Get face time with customers
PMs should be communicating directly with customers (or whoever uses your product) at least once a week. No amount of quantitative data, screen recordings, or competitive research can replace real conversations.
Without regular touchpoints, any advantage your customer-facing experience gives you in this regard will fade in relevance, since customers and their needs change over time. The real advantage of the frontline position experience is not so much that you come into the product role with specific knowledge about customers, but rather that you’ve already built the habit of communicating with customers regularly. Do your best to maintain that habit.

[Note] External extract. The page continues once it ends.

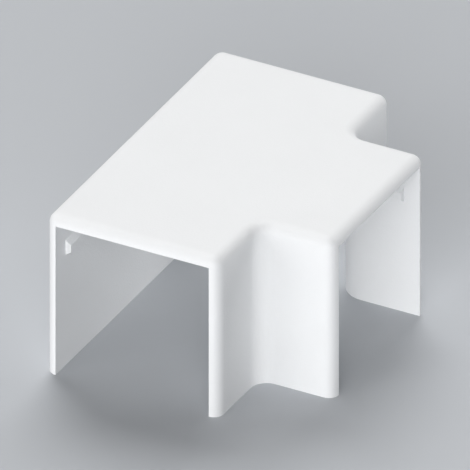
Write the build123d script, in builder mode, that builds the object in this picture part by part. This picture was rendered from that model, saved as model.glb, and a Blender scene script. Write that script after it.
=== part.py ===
from build123d import *
import os

# Trunking tee fitting: a one-piece moulded cover that snaps over the place where a branch of square
# cable trunking leaves a straight run, and hides the joint in the lids. Sizes are in millimetres.
# The wall that the trunking is fixed to is the plane z = 0, and +Z points away from it. The run's
# centre line is the X axis and the branch leaves towards -Y, so they cross at the origin.

# Trunking that the cover goes over, measured with its lid on
trunking_width = 40.0
trunking_height = 40.0

# Room between the trunking and the inside of the cover
side_clearance = 0.2
lid_clearance = 0.4

# Thickness of the moulding
side_wall = 2.6
top_plate = 2.6

# How far each arm stands out from the square where the run and the branch cross
run_arm = 20.2
branch_arm = 19.7

# Outside radius of the turn from a wall of the branch into a wall of the run
notch_round = 4.2

# Snap ribs, one on each side wall at each opening, that catch under the lid of the trunking
rib_drop = 6.4  # from the underside of the top plate to the rib
rib_height = 4.0  # at the wall
rib_tip_height = 1.9
rib_tip_drop = 1.1  # from the rib's upper edge at the wall to its upper edge at the tip
rib_reach = 1.4
rib_length = 10.0
run_rib_setback = 5.1  # from the opening to the rib
branch_rib_setback = 4.1

# Sizes that follow from these
inner_width = trunking_width + 2 * side_clearance
inner_height = trunking_height + lid_clearance
outer_width = inner_width + 2 * side_wall
outer_height = inner_height + top_plate
run_length = outer_width + 2 * run_arm
branch_end = outer_width / 2 + branch_arm
edge_round = min(side_wall, top_plate)  # rounds the outer edges over the whole wall
bend_round = notch_round + side_wall  # the wall keeps its thickness through the turn
rib_top = inner_height - rib_drop
rib_root = side_wall / 2  # how deep each rib is rooted in its wall
cut_past = side_wall  # how far the cut for the passage runs past each opening


def tee_outline(length, width, reach, corner_round):
    """A tee seen from above, with rounded corners where the branch leaves the run."""
    with BuildSketch() as outline:
        Rectangle(length, width)
        Rectangle(width, reach, align=(Align.CENTER, Align.MAX))
        beside_branch = outline.vertices().group_by(Axis.Y)[1].sort_by(lambda corner: abs(corner.X))
        fillet(beside_branch[:2], corner_round)
    return outline.sketch


# One plane in each opening: x runs across it, y is up and z points into the cover
left_opening = Plane(origin=(-run_length / 2, 0, 0), x_dir=(0, 1, 0), z_dir=(1, 0, 0))
right_opening = Plane(origin=(run_length / 2, 0, 0), x_dir=(0, -1, 0), z_dir=(-1, 0, 0))
branch_opening = Plane(origin=(0, -branch_end, 0), x_dir=(-1, 0, 0), z_dir=(0, 1, 0))

with BuildPart() as tee_cover:
    # Solid tee, with one continuous rounding along the top edges and down the ends of the walls
    add(tee_outline(run_length, outer_width, branch_end, notch_round))
    extrude(amount=outer_height)
    upright_edges = tee_cover.edges().filter_by(Axis.Z)
    run_end_edges = upright_edges.group_by(Axis.X)[0] + upright_edges.group_by(Axis.X)[-1]
    branch_end_edges = upright_edges.group_by(Axis.Y)[0]
    top_edges = tee_cover.faces().sort_by(Axis.Z)[-1].edges()
    fillet(top_edges + run_end_edges + branch_end_edges, edge_round)

    # Square passage for the trunking, open at the three ends and towards the wall
    add(tee_outline(run_length + 2 * cut_past, inner_width, branch_end + cut_past, bend_round))
    extrude(amount=inner_height, mode=Mode.SUBTRACT)

    # Snap ribs, each a bead with a sloped top and a sloped underside
    for rib_start in (
        left_opening.offset(run_rib_setback),
        right_opening.offset(run_rib_setback),
        branch_opening.offset(branch_rib_setback),
    ):
        with BuildSketch(rib_start):
            with BuildLine():
                Polyline(
                    (inner_width / 2 + rib_root, rib_top),
                    (inner_width / 2, rib_top),
                    (inner_width / 2 - rib_reach, rib_top - rib_tip_drop),
                    (inner_width / 2 - rib_reach, rib_top - rib_tip_drop - rib_tip_height),
                    (inner_width / 2, rib_top - rib_height),
                    (inner_width / 2 + rib_root, rib_top - rib_height),
                    close=True,
                )
            make_face()
            mirror(about=Plane.YZ)
        extrude(amount=rib_length)

tee_cover.part.label = "tee_cover"

os.makedirs("parts", exist_ok=True)
export_step(tee_cover.part, "parts/tee_cover.step")
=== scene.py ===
import math

import bpy
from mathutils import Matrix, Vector


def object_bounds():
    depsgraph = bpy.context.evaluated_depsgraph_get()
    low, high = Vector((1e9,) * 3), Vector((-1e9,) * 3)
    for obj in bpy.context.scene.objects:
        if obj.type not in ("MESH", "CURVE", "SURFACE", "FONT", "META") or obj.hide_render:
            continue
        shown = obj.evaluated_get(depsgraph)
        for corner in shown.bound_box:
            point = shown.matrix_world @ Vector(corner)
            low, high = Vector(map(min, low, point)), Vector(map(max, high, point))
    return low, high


# Trunking tee cover in rigid white PVC, standing on its wall rim on a pale studio floor.
# Lengths are in metres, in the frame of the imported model: the wall that the cover is fixed to is
# the plane z = 0, the run lies along X and the branch leaves towards -Y.

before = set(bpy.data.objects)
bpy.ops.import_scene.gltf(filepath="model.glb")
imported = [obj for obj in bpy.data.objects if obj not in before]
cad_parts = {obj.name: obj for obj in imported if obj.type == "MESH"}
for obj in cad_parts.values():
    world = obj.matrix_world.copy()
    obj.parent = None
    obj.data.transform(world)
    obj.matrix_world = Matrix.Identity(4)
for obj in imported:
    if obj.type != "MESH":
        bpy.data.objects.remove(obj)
cad_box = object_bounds()

MM = 0.001

# View of the photograph: a parallel view, solved from the straight edges of the cover
IMAGE_SIDE = 470.0  # pixels
PIXELS_PER_MM = 4.288
VIEW_FROM = (-62.19, 31.02)  # azimuth and elevation of the camera, in degrees
VIEW_AIM = Vector((0.92, -3.96, 21.5)) * MM  # point of the cover at the middle of the picture
CAMERA_DISTANCE = 0.6  # doesn't change a parallel view, as long as it clears the cover

# Lamps: azimuth and elevation of where each stands, in degrees, and its strength. Any stronger,
# and the roundings on the left turn pure white.
LAMPS = {
    "left_back_lamp": (-120, 12, 1.17),
    "left_front_lamp": (-70, 22, 1.94),
    "right_back_lamp": (120, 50, 2.20),
    "right_front_lamp": (60, 12, 0.93),
}
LAMP_SPREAD = math.radians(40)
SKY_STRENGTH = 0.02

# The floor, and the backdrop of the same grey behind it
BOARD_GREY = "#BEC1C5"
BOARD_ROUGHNESS = 0.9
FLOOR_SIDE = 4.0


def linear(hex_colour):
    """An sRGB hex colour as the linear RGBA that a shader takes."""
    channels = [int(hex_colour[i:i + 2], 16) / 255 for i in (1, 3, 5)]
    return [c / 12.92 if c <= 0.04045 else ((c + 0.055) / 1.055) ** 2.4 for c in channels] + [1.0]


def add_node(tree, kind, settings=None, inputs=None, links=None):
    """Adds a node: settings are its properties, inputs its sockets' values, links their sources."""
    node = tree.nodes.new(kind)
    for name, value in (settings or {}).items():
        setattr(node, name, value)
    for name, value in (inputs or {}).items():
        node.inputs[name].default_value = value
    for name, source in (links or {}).items():
        tree.links.new(source, node.inputs[name])
    return node


def new_material(name):
    """An empty material of that name, with its node tree."""
    material = bpy.data.materials.new(name)
    material.use_nodes = True
    material.node_tree.nodes.clear()
    return material, material.node_tree


def per_metre(size_mm):
    """The scale of a pattern whose features are that many millimetres wide."""
    return 1 / (size_mm * MM)


def white_pvc():
    """Rigid PVC, injection moulded in a spark-eroded mould.

    The mould leaves a fine grain of shallow pits, so the white has a soft sheen and mirrors
    nothing. The shrinking plastic leaves a faint waviness in the flat walls, the polish of the
    mould varies from place to place, and the pigment follows the flow of the melt, so the white
    isn't quite even.
    """
    # Sizes in millimetres. The real pits are about 0.1 mm wide and a few thousandths deep. They
    # are drawn as coarse as they need to be to show, and as deep in proportion.
    flow_width = 22
    sink_width = 14
    sink_depth = 0.05
    polish_width = 3
    pit_width = 0.45
    pit_depth = 0.03
    pit_softness = 0.6

    thin_white = linear("#EFF0F1")
    full_white = linear("#F3F4F5")
    refraction = 1.53  # of rigid PVC
    # The sheen is weaker and broader than usual, because the photograph hardly shows any and a
    # stronger one turns the plate pure white in low views
    sheen = 0.3
    smoothest = 0.66
    roughest = 0.74

    material, tree = new_material("rigid_pvc_white_moulded")
    place = add_node(tree, "ShaderNodeTexCoord").outputs["Object"]
    flow = add_node(
        tree, "ShaderNodeTexNoise",
        inputs={"Scale": per_metre(flow_width), "Detail": 2.0, "Roughness": 0.5},
        links={"Vector": place},
    )
    colour = add_node(
        tree, "ShaderNodeMix", {"data_type": "RGBA"},
        inputs={"A": thin_white, "B": full_white},
        links={"Factor": flow.outputs["Fac"]},
    )
    pits = add_node(
        tree, "ShaderNodeTexVoronoi", {"feature": "SMOOTH_F1"},
        inputs={"Scale": per_metre(pit_width), "Smoothness": pit_softness},
        links={"Vector": place},
    )
    sinks = add_node(
        tree, "ShaderNodeTexNoise",
        inputs={"Scale": per_metre(sink_width), "Detail": 1.0},
        links={"Vector": place},
    )
    wavy = add_node(
        tree, "ShaderNodeBump",
        inputs={"Distance": sink_depth * MM},
        links={"Height": sinks.outputs["Fac"]},
    )
    grained = add_node(
        tree, "ShaderNodeBump",
        inputs={"Distance": pit_depth * MM},
        links={"Height": pits.outputs["Distance"], "Normal": wavy.outputs["Normal"]},
    )
    polish = add_node(
        tree, "ShaderNodeTexNoise",
        inputs={"Scale": per_metre(polish_width), "Detail": 3.0},
        links={"Vector": place},
    )
    satin = add_node(
        tree, "ShaderNodeMapRange",
        inputs={"To Min": smoothest, "To Max": roughest},
        links={"Value": polish.outputs["Fac"]},
    )
    plastic = add_node(
        tree, "ShaderNodeBsdfPrincipled",
        inputs={"IOR": refraction, "Specular IOR Level": sheen},
        links={
            "Base Color": colour.outputs["Result"],
            "Roughness": satin.outputs["Result"],
            "Normal": grained.outputs["Normal"],
        },
    )
    add_node(tree, "ShaderNodeOutputMaterial", links={"Surface": plastic.outputs["BSDF"]})
    return material


def studio_floor():
    """Matt painted board, pale grey, so that the white cover stands out from it."""
    material, tree = new_material("matt_painted_board")
    board = add_node(
        tree, "ShaderNodeBsdfPrincipled",
        inputs={"Base Color": linear(BOARD_GREY), "Roughness": BOARD_ROUGHNESS},
    )
    add_node(tree, "ShaderNodeOutputMaterial", links={"Surface": board.outputs["BSDF"]})
    return material


def add_floor(level):
    """A wide square of board at that height. It belongs to the stage, not to the part."""
    half = FLOOR_SIDE / 2
    corners = [
        (-half, -half, level),
        (half, -half, level),
        (half, half, level),
        (-half, half, level),
    ]
    mesh = bpy.data.meshes.new("floor")
    mesh.from_pydata(corners, [], [(0, 1, 2, 3)])
    mesh.materials.append(studio_floor())
    floor = bpy.data.objects.new("floor", mesh)
    bpy.context.scene.collection.objects.link(floor)


def direction(azimuth_deg, elevation_deg):
    """Unit vector from the cover towards a place at that azimuth and elevation.

    Azimuth 0 is a place on the -Y side, which looks along +Y, and 90 is one on the +X side.
    """
    azimuth = math.radians(azimuth_deg)
    elevation = math.radians(elevation_deg)
    level = math.cos(elevation)
    return Vector((math.sin(azimuth) * level, -math.cos(azimuth) * level, math.sin(elevation)))


def add_lamp(name, azimuth, elevation, strength):
    """A far, broad lamp; its spread softens the shadows."""
    lamp = bpy.data.objects.new(name, bpy.data.lights.new(name, "SUN"))
    lamp.data.energy = strength
    lamp.data.angle = LAMP_SPREAD
    lamp.rotation_mode = "QUATERNION"
    lamp.rotation_quaternion = direction(azimuth, elevation).to_track_quat("Z", "Y")
    bpy.context.scene.collection.objects.link(lamp)


def add_sky():
    """Even white light from all round, and a backdrop wherever the floor doesn't reach."""
    world = bpy.data.worlds.new("studio")
    world.use_nodes = True
    tree = world.node_tree
    tree.nodes.clear()
    light = add_node(
        tree, "ShaderNodeBackground",
        inputs={"Color": linear("#FFFFFF"), "Strength": SKY_STRENGTH},
    )
    seen = add_node(tree, "ShaderNodeBackground", inputs={"Color": linear(BOARD_GREY)})
    path = add_node(tree, "ShaderNodeLightPath")
    mirrored = add_node(
        tree, "ShaderNodeMath", {"operation": "MAXIMUM"},
        links={0: path.outputs["Is Glossy Ray"], 1: path.outputs["Is Transmission Ray"]},
    )
    shown = add_node(
        tree, "ShaderNodeMath", {"operation": "MAXIMUM"},
        links={0: path.outputs["Is Camera Ray"], 1: mirrored.outputs["Value"]},
    )
    sky = add_node(
        tree, "ShaderNodeMixShader",
        links={
            0: shown.outputs["Value"],
            1: light.outputs["Background"],
            2: seen.outputs["Background"],
        },
    )
    add_node(tree, "ShaderNodeOutputWorld", links={"Surface": sky.outputs["Shader"]})
    bpy.context.scene.world = world


def add_camera():
    """The photograph's parallel view, with the same point of the cover at its middle."""
    back = direction(*VIEW_FROM)
    camera = bpy.data.objects.new("camera", bpy.data.cameras.new("camera"))
    camera.data.type = "ORTHO"
    camera.data.ortho_scale = IMAGE_SIDE / PIXELS_PER_MM * MM
    camera.location = VIEW_AIM + back * CAMERA_DISTANCE
    camera.rotation_mode = "QUATERNION"
    camera.rotation_quaternion = (-back).to_track_quat("-Z", "Y")
    bpy.context.scene.collection.objects.link(camera)
    bpy.context.scene.camera = camera


tee_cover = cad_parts["tee_cover"]
finish = white_pvc()
for slot in tee_cover.material_slots:
    slot.material = finish

add_floor(cad_box[0].z)
for lamp_name, lamp_values in LAMPS.items():
    add_lamp(lamp_name, *lamp_values)
add_sky()
add_camera()
bpy.context.scene.view_settings.view_transform = "Standard"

Make use of every customer touch point
Traditional ways of engaging with customers include customer interviews and meeting with customers directly at their workplace (if you work on a B2B product) or at industry conferences, and these are incredibly important interactions that you should embrace. But I’d encourage you to take advantage of any customer touchpoint available to you.
Whenever a customer interacts with your organization, there is an opportunity for you to learn. Watch sales demos to hear how prospective customers react to your product. Participate in your support community and read support emails to learn about customer problem patterns. If you’re coming from a customer-facing role, you have a leg up here because you know the systems and can more easily find the information you need, but if not, ask the folks on these teams how you can best learn from their customer touchpoints.
Collaborate with customer-facing teams
It’s easy for PMs to stay within the comfort zone of the product / design / engineering triad, but close contact with frontline teams is a fantastic way to keep learning about customers. You may have already built these relationships from your prior role, so be sure to maintain them as you move into product. If not, spend time getting to know these teams.
At its best, collaboration with these teams is a two-way street. As a PM, you can reach out to your customer-facing colleagues in support, sales, customer success, etc. to ask questions about current and potential customers, vet ideas with the people who know them best, and share information about where the product is headed. Then, the folks in these roles know they can come to you when they come across an intriguing insight or have identified a new pattern that might be useful to you. Understanding your customers is much easier when it’s a team effort.
The impact of customer-facing experience on your product career
Customer-facing experience can give you a head start when moving into product management, but lasting success as a product manager depends on maintaining those habits and building upon those skills. Regardless of how you got started in product, the best PMs keep engaging with and learning from customers, because building a great product starts with understanding the people it’s built for.